DIRECTIVE — Repeat each line word for word.

---*---

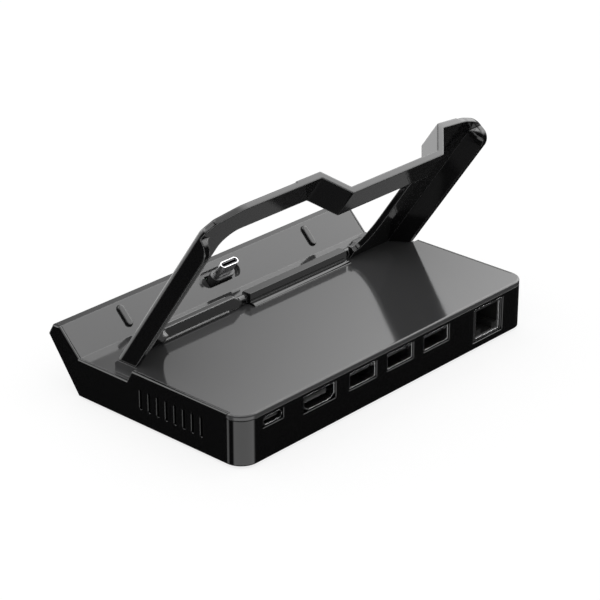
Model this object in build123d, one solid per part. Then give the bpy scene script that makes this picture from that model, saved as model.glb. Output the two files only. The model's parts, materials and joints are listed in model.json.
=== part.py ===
from build123d import *
import math
import os

# Desktop dock for a handheld console. Millimetres, +Z up, origin at the middle of the
# footprint on the surface that the dock stands on. The console's user sits towards -Y,
# the sockets face +Y, and the eight vent slots of each side wall face +X and -X.

# Case, overall
case_width = 147.0
case_depth = 90.4
foot_stand = 1.0
corner_r = 6.5
wall = 2.0
panel_t = 1.8

# Case, side profile: heights are above the case's bottom edge
deck_h = 18.0
tray_h = 13.6
lip_h = 22.7
lip_nose_h = 18.8
lip_top_depth = 3.0
lip_nose_depth = 2.3
front_slant = 13.7
deck_depth = 50.0
step_run = 2.5
shelf_front = 60.6
shelf_from_side = 1.35
shelf_chamfer = 1.2
lip_angle = 45.0

# Rim and inset top panel
rim_w = 1.2
panel_gap = 0.15
edge_round = 0.7

# Side vents
vent_count = 8
vent_pitch = 4.0
vent_w = 1.1
vent_h = 7.3
vent_rear = 17.9
vent_mid_h = 9.1

# Bottom cover, feet and cover screws
cover_t = 1.6
cover_gap = 0.2
foot_l = 18.0
foot_w = 7.0
foot_sunk = 0.7
foot_from_side = 16.0
foot_from_end = 9.0
slot_count = 9
slot_pitch = 6.0
slot_w = 1.8
slot_l = 12.0
slot_from_rear = 17.0
boss_r = 2.8
boss_top_h = 11.0
boss_from_side = 4.3
boss_from_rear = 8.0
boss_from_step = 1.0
boss_from_foot = 9.0
screw_r = 0.9
screw_head_r = 1.8
screw_head_t = 0.9
screw_l = 7.0
screw_sink = 1.0
thread_clear = 0.03
hole_clear = 0.15

# Stand frame: lengths run up the lean, depths run rearwards at a right angle to it
lean = 34.5
frame_from_side = 3.0
frame_len = 76.5
frame_t = 2.3
top_bar_h = 11.9
near_shoulder = ((14.5, 0.0), (4.0, 2.2), (0.0, 6.2))
far_shoulder = ((29.0, 0.0), (14.5, 2.3), (6.2, 5.8), (0.0, 10.3))
broad_r = 20.0
near_corner_r = 3.0
far_corner_r = 1.2
near_arm_w = 13.0
far_arm_w = 22.2
inner_r = 7.0
near_flange = (7.3, 67.9, 6.0)
far_flange = (7.7, 66.3, 4.6)
flange_t = 2.2
near_ridge_in = 4.3
far_ridge_in = 6.8
frame_front = 60.0
frame_edge_r = 0.9
jog_depth = 9.2
jog_near_start = 18.5
jog_near_end = 11.8
jog_far_start = 32.0
jog_far_end = 41.0
jog_tail = 11.5
jog_r = 0.7
stand_gap = 0.3

# Crossbar of the stand
bar_front = 60.1
bar_t = 2.6
bar_h = 4.9
bar_overlap = 4.0
bead_h = 0.5
knuckle_r = 1.6
knuckle_l = 3.0
knuckle_taper = 6.0
bead_out = 0.5
near_blend_in = 6.0
near_blend_len = 10.0
far_blend_in = 5.6
far_blend_len = 15.0

# Hinge pins, washers and hinge block
hinge_back = 58.95
hinge_up = 1.9
sweep_r = 1.6
pin_r = 0.65
pin_run_clear = 0.04
pin_press_clear = 0.01
pin_in_bar = 7.0
pin_in_block = 5.5
block_near = 10.2
block_end_gap = 8.1
block_rear = 56.5
block_h = 4.3
block_front = 1.5
block_foot_in = 1.1
block_round = 0.5
moulding_out = 2.5
moulding_top = 0.8
moulding_h = 1.0
bar_end_gap = 0.8
washer_t = 0.5
washer_r = 1.5
hinge_screw_apart = 24.0
hinge_screw_r = 0.7
hinge_screw_head_r = 1.4
hinge_screw_l = 3.0
hinge_screw_in = 0.85

# Console plug, its recess and the two lip pads
recess_l = 19.0
recess_w = 6.2
recess_up = 7.2
recess_floor = 1.8
seat_t = 1.6
seat_l = 27.0
seat_w = 8.0
plug_w = 8.34
plug_t = 2.56
plug_wall = 0.3
plug_tip_out = 0.4
plug_tip_h = 11.3
plug_mouth_w = 6.7
plug_mouth_h = 0.9
plug_mouth_d = 5.4
boot_w = 11.0
boot_t = 4.4
boot_top = 6.2
plug_board_t = 1.0
plug_board_l = 26.0
plug_board_w = 7.6
plug_screw_x = 11.2
plug_screw_r = 0.6
plug_screw_head_r = 1.2
plug_screw_head_t = 0.6
plug_screw_l = 2.2
pad_x = 46.8
pad_l = 8.4
pad_w = 2.8
pad_up = 7.3
pad_proud = 0.9
pad_sunk = 0.8
pad_gap = 0.05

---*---

TASK ANSWER —
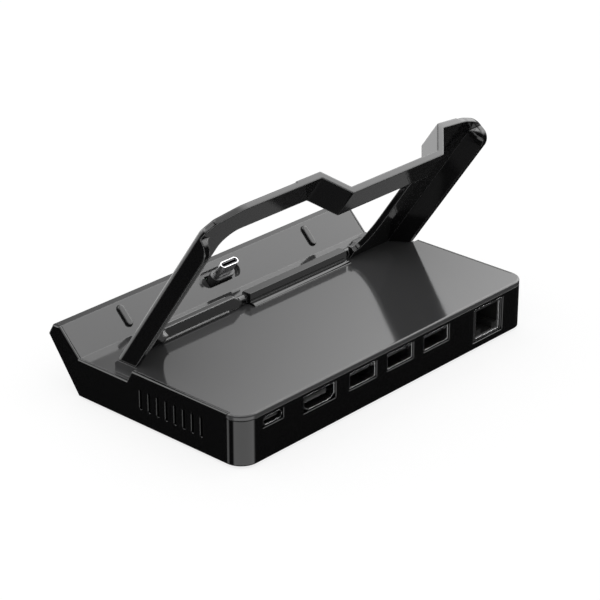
Model this object in build123d, one solid per part. Then give the bpy scene script that makes this picture from that model, saved as model.glb. Output the two files only. The model's parts, materials and joints are listed in model.json.
=== part.py ===
from build123d import *
import math
import os

# Desktop dock for a handheld console. Millimetres, +Z up, origin at the middle of the
# footprint on the surface that the dock stands on. The console's user sits towards -Y,
# the sockets face +Y, and the eight vent slots of each side wall face +X and -X.

# Case, overall
case_width = 147.0
case_depth = 90.4
foot_stand = 1.0
corner_r = 6.5
wall = 2.0
panel_t = 1.8

# Case, side profile: heights are above the case's bottom edge
deck_h = 18.0
tray_h = 13.6
lip_h = 22.7
lip_nose_h = 18.8
lip_top_depth = 3.0
lip_nose_depth = 2.3
front_slant = 13.7
deck_depth = 50.0
step_run = 2.5
shelf_front = 60.6
shelf_from_side = 1.35
shelf_chamfer = 1.2
lip_angle = 45.0

# Rim and inset top panel
rim_w = 1.2
panel_gap = 0.15
edge_round = 0.7

# Side vents
vent_count = 8
vent_pitch = 4.0
vent_w = 1.1
vent_h = 7.3
vent_rear = 17.9
vent_mid_h = 9.1

# Bottom cover, feet and cover screws
cover_t = 1.6
cover_gap = 0.2
foot_l = 18.0
foot_w = 7.0
foot_sunk = 0.7
foot_from_side = 16.0
foot_from_end = 9.0
slot_count = 9
slot_pitch = 6.0
slot_w = 1.8
slot_l = 12.0
slot_from_rear = 17.0
boss_r = 2.8
boss_top_h = 11.0
boss_from_side = 4.3
boss_from_rear = 8.0
boss_from_step = 1.0
boss_from_foot = 9.0
screw_r = 0.9
screw_head_r = 1.8
screw_head_t = 0.9
screw_l = 7.0
screw_sink = 1.0
thread_clear = 0.03
hole_clear = 0.15

# Stand frame: lengths run up the lean, depths run rearwards at a right angle to it
lean = 34.5
frame_from_side = 3.0
frame_len = 76.5
frame_t = 2.3
top_bar_h = 11.9
near_shoulder = ((14.5, 0.0), (4.0, 2.2), (0.0, 6.2))
far_shoulder = ((29.0, 0.0), (14.5, 2.3), (6.2, 5.8), (0.0, 10.3))
broad_r = 20.0
near_corner_r = 3.0
far_corner_r = 1.2
near_arm_w = 13.0
far_arm_w = 22.2
inner_r = 7.0
near_flange = (7.3, 67.9, 6.0)
far_flange = (7.7, 66.3, 4.6)
flange_t = 2.2
near_ridge_in = 4.3
far_ridge_in = 6.8
frame_front = 60.0
frame_edge_r = 0.9
jog_depth = 9.2
jog_near_start = 18.5
jog_near_end = 11.8
jog_far_start = 32.0
jog_far_end = 41.0
jog_tail = 11.5
jog_r = 0.7
stand_gap = 0.3

# Crossbar of the stand
bar_front = 60.1
bar_t = 2.6
bar_h = 4.9
bar_overlap = 4.0
bead_h = 0.5
knuckle_r = 1.6
knuckle_l = 3.0
knuckle_taper = 6.0
bead_out = 0.5
near_blend_in = 6.0
near_blend_len = 10.0
far_blend_in = 5.6
far_blend_len = 15.0

# Hinge pins, washers and hinge block
hinge_back = 58.95
hinge_up = 1.9
sweep_r = 1.6
pin_r = 0.65
pin_run_clear = 0.04
pin_press_clear = 0.01
pin_in_bar = 7.0
pin_in_block = 5.5
block_near = 10.2
block_end_gap = 8.1
block_rear = 56.5
block_h = 4.3
block_front = 1.5
block_foot_in = 1.1
block_round = 0.5
moulding_out = 2.5
moulding_top = 0.8
moulding_h = 1.0
bar_end_gap = 0.8
washer_t = 0.5
washer_r = 1.5
hinge_screw_apart = 24.0
hinge_screw_r = 0.7
hinge_screw_head_r = 1.4
hinge_screw_l = 3.0
hinge_screw_in = 0.85

# Console plug, its recess and the two lip pads
recess_l = 19.0
recess_w = 6.2
recess_up = 7.2
recess_floor = 1.8
seat_t = 1.6
seat_l = 27.0
seat_w = 8.0
plug_w = 8.34
plug_t = 2.56
plug_wall = 0.3
plug_tip_out = 0.4
plug_tip_h = 11.3
plug_mouth_w = 6.7
plug_mouth_h = 0.9
plug_mouth_d = 5.4
boot_w = 11.0
boot_t = 4.4
boot_top = 6.2
plug_board_t = 1.0
plug_board_l = 26.0
plug_board_w = 7.6
plug_screw_x = 11.2
plug_screw_r = 0.6
plug_screw_head_r = 1.2
plug_screw_head_t = 0.6
plug_screw_l = 2.2
pad_x = 46.8
pad_l = 8.4
pad_w = 2.8
pad_up = 7.3
pad_proud = 0.9
pad_sunk = 0.8
pad_gap = 0.05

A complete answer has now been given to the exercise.